GM CEO & NHTSA Director Admit Maybe They Messed Up This Ignition Recall

barragrabThis afternoon, two people who inherited the crud-storm that is GM’s ongoing, massive ignition-related recall sat before lawmakers in Congress and tried to both defend their respective organizations while admitting that mistakes were made, resulting in at least 13 deaths.

GM CEO Mary Barra, who was officially elevated to that position shortly before the recall began, and NHTSA’s Acting Administrator David Friedman appeared separately before the House Energy & Commerce Committee’s subcommittee on Oversight and Investigation on Monday to answer questions about why the carmaker waited so long to recall the vehicles in spite of knowing about the defect since before the first problematic car ever hit the sales lot, and why NHTSA twice opted against properly investigating the defect.

“As soon as l learned about the problem, we acted without hesitation,” said Barra in her prepared remarks. “We told the world we had a problem that needed to be fixed. We did so because whatever mistakes were made in the past, we will not shirk from our responsibilities now and in the future.”

Barra said she is “deeply sorry” to those who have been injured by the defect and to the families and survivors of those who died as a result of the decade-long wait to issue the recall.

The committee’s investigation turned up evidence that GM chose to not fix the problem when it first learned of accidents and complaints because it could not make an “acceptable business case,” leading Pennsylvania Congressman Tim Murphy to ask Barra how GM balances cost and safety.

“We don’t,” Barra responded. “Today, if there is a safety issue, we take action. We’ve moved from a cost culture to a customer culture.”

Which probably explains why, on the eve of the hearing, GM issued three separate, new recalls for another 2 million cars and trucks. Better to get that out of the way now than wait.

Even though Barra had been Vice President of Global Manufacturing Engineering at GM as far back as 2008, she was unable to answer many questions from lawmakers about why the carkmaker made decisions like changing its mind on a change to the key slot, or why — even after the supplier of the switch fixed the defect and began providing better switches to GM — the part number was not changed, leading some dealers to possibly replace good switches with defective ones.

Illinois representative Jan Schakowsky asked whether GM would use its 2009 bankruptcy to avoid liability for accidents that happened before its reorganization.

“We understand we have civic responsibilities as well as legal responsibilities,” Barra said, claiming that no senior members of GM staff were aware of the defect when it agreed to the bankruptcy terms.

Barra admitted that “This incident took way too long. It’s not acceptable. We will continue to make process changes and people changes.”

The subcommittee then put Friedman directly in their sights, pressing him on why NHTSA’s Office of Defects Investigation twice opted to not open a proper investigation into the matter.
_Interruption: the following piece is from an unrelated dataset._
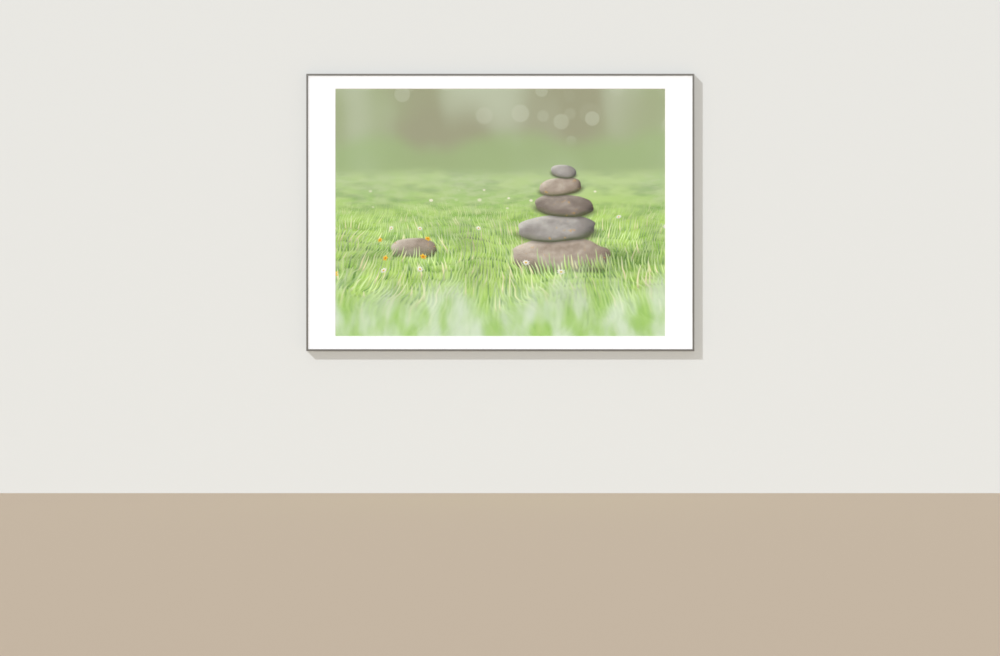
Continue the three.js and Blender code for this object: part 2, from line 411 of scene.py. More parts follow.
# Small flowers
BLOSSOM_SPREAD = 0.5
BLOSSOM_LOWEST = 0.65
BLOSSOM_RISE = 0.5
BLOSSOM_FLATNESS = 1.3
PETAL_TURN = 9
PETAL_DEPTH = 0.18
PETAL_MIDDLE = 0.82
BLOSSOM_SOFTNESS = 0.12
BLOSSOM_CENTRE = (0.5, 0.2)
BLOSSOM_LIGHT = (-1.0, 1.0)
BLOSSOM_LIGHT_GAIN = 0.3
BLOSSOM_DARKEST = 0.78

# Stones, in shares of their half width and half height
SQUARENESS = 2.5  # 2 would make ellipses
CONTACT_RING = (1.3, 0.95)
CONTACT_UPPER = (0.1, -0.5)
CONTACT_LOWER = (-1.5, -1.1)
CONTACT_COVER = 0.75
ROUNDING_POWER = 3
LIGHT_FROM_ABOVE = 0.55
LIGHT_FROM_LEFT = 0.35
LIGHT_FALL = 0.35
LIGHT_MIDDLE = 0.7
LIGHT_CLOUDS = 0.45
MIDDLE_TONES = (0.0, 0.55)
PALE_TONES = (0.5, 1.0)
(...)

NHTSA did investigate at least two crashes involving 2005 Chevy Cobalts in which the air bags did not deploy because the ignition ended up in the off position. Texas Congressman Michael Burgess asked why NHTSA didn’t do anything, given what he views as an obvious problem.

Friedman seemed to take issue that characterization, claiming that air bag mis-deployment is not terribly uncommon and that there are hundreds of cases a year of people injured or killed by air bags that go off when they shouldn’t.

Additionally, Friedman told Burgess that “air bags are designed, even in some of the most difficult crashes, to not go off” because doing so could result in more damage to the driver or passenger.

Another Texas Congressman, Joe Barton, asked “What level of accidents or death… triggers a more-than-normal NHTSA review?”

“Each case ends up being different,” hedged Friedman, saying that in an ideal world the carmakers would fix these issues right away.

“We need to reconsider how do we deal with something that is considered a remote explanation?” admitted Friedman. “Should we change the way we follow up with the car company?”

Friedman also said that he wished more consumers would reach out to NHTSA regarding their safety complaints, rather than the agency having to rely on reports from the carmakers and other sources.